Python - Variable iteration

So basically I have a Pandas dataframe named “data” in which:

The first column contains all values from start to end of a recording timestamp;
A variable number of columns contains values in the form of “-1”, “0” or “1”.
Except for the timestamp column (named RecordingTimestamp) all other columns share part of the name. Specifically, all columns are named AOI[***]Hit, where the asterisks stand for the variable part of the name between the square brackets.

What I’d like to do with this data is loop through all the columns, find for each of them the timestamp corresponding to the first “0” (ts 0) and the first “1” (ts 1) and get the result of the subtraction ts1-ts0.
Up to now I managed to create a very basic script that does this only for one column.
Here it is:

ts = data[‘RecordingTimestamp’]
aoi = data[‘AOI[info_text]Hit’]

t1 = np.where(aoi == 0)
t1 = t1[0][0]
t2 = np.where(aoi == 1)
t2 = t2[0][0]

for i in data[‘AOI[info_text]Hit’]:
if i == 0:
val1 = t1
elif i == 1:
val2 = t2
What I’d like it to do eventually is loop through all the columns and print for each of them the name (taken from what’s between the square brackets) and the result of the subtraction (maybe in the form of an ordered dictionary). PLEASE NOTE: if the columns does not contain any “1”, instead of the result of the subtraction ts1-ts0 a string should be printed.
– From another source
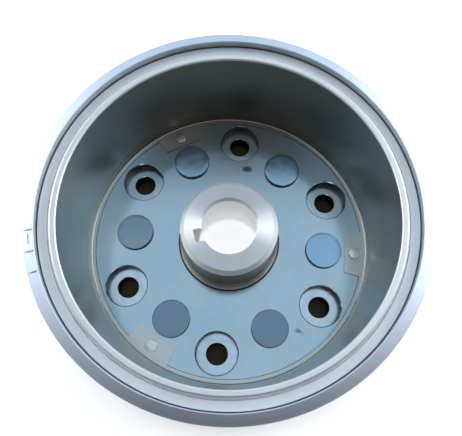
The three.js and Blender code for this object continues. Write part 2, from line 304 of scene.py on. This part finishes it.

I can’t figure out how to create this kind of loop and any help would be really appreciated.

I had to look up ‘dataframe’ because you didn’t mention you were using Pandas.

From this page, I think the part about iterating through columns is what you want. Something like:

#I'm guessing your dataframe is named 'data'

for i in columns:
    print i   # print the column name.
    #you could filter here to find columns named AOIxxxHit
    # do something with column values: data[i]
for j in data[i]:
# j contains a single row value from the column

Thank you for the quick answer!

By now it seems that I managed how to loop through columns and get a list with column names + a list with the timestamp when value “0” or “1” occurs for the first time. I included also “1” because often there’s no “0” in the columns.  Here’s the code, I hope it’s right:

data = pd.read_excel('/Users/alessandro/Desktop/TtFF_RV/SEBMAR_AOIHit.xlsx')

ts = data['RecordingTimestamp']
columns = list(data)
aois = columns[1:]

start = []
for i in aois:
    for j in data[i]:
        if j == 0 or j == 1:
            time = np.where(data[i] == j)
            time = time[0][0]


The last step would be dropping from the dataframe every column that does not contain at all any “1”. It looked very easy to do, but I really can’t figure it out. Do you have any suggestion about that?

Again any help would be really appreciated!

Thanks in advance

1 Like

Can’t tell you if it’s “correct”, if it works, go with it!

I’m sure there’s a “smarter” way, but my brute-force approach would be to scan each column; if “1” doesn’t exist in any row of the column, then drop it.

hasOne = False

<for each row in column>

    hasOne = hasOne or (data[i] == 1)

if (not hasOne)

    <drop column>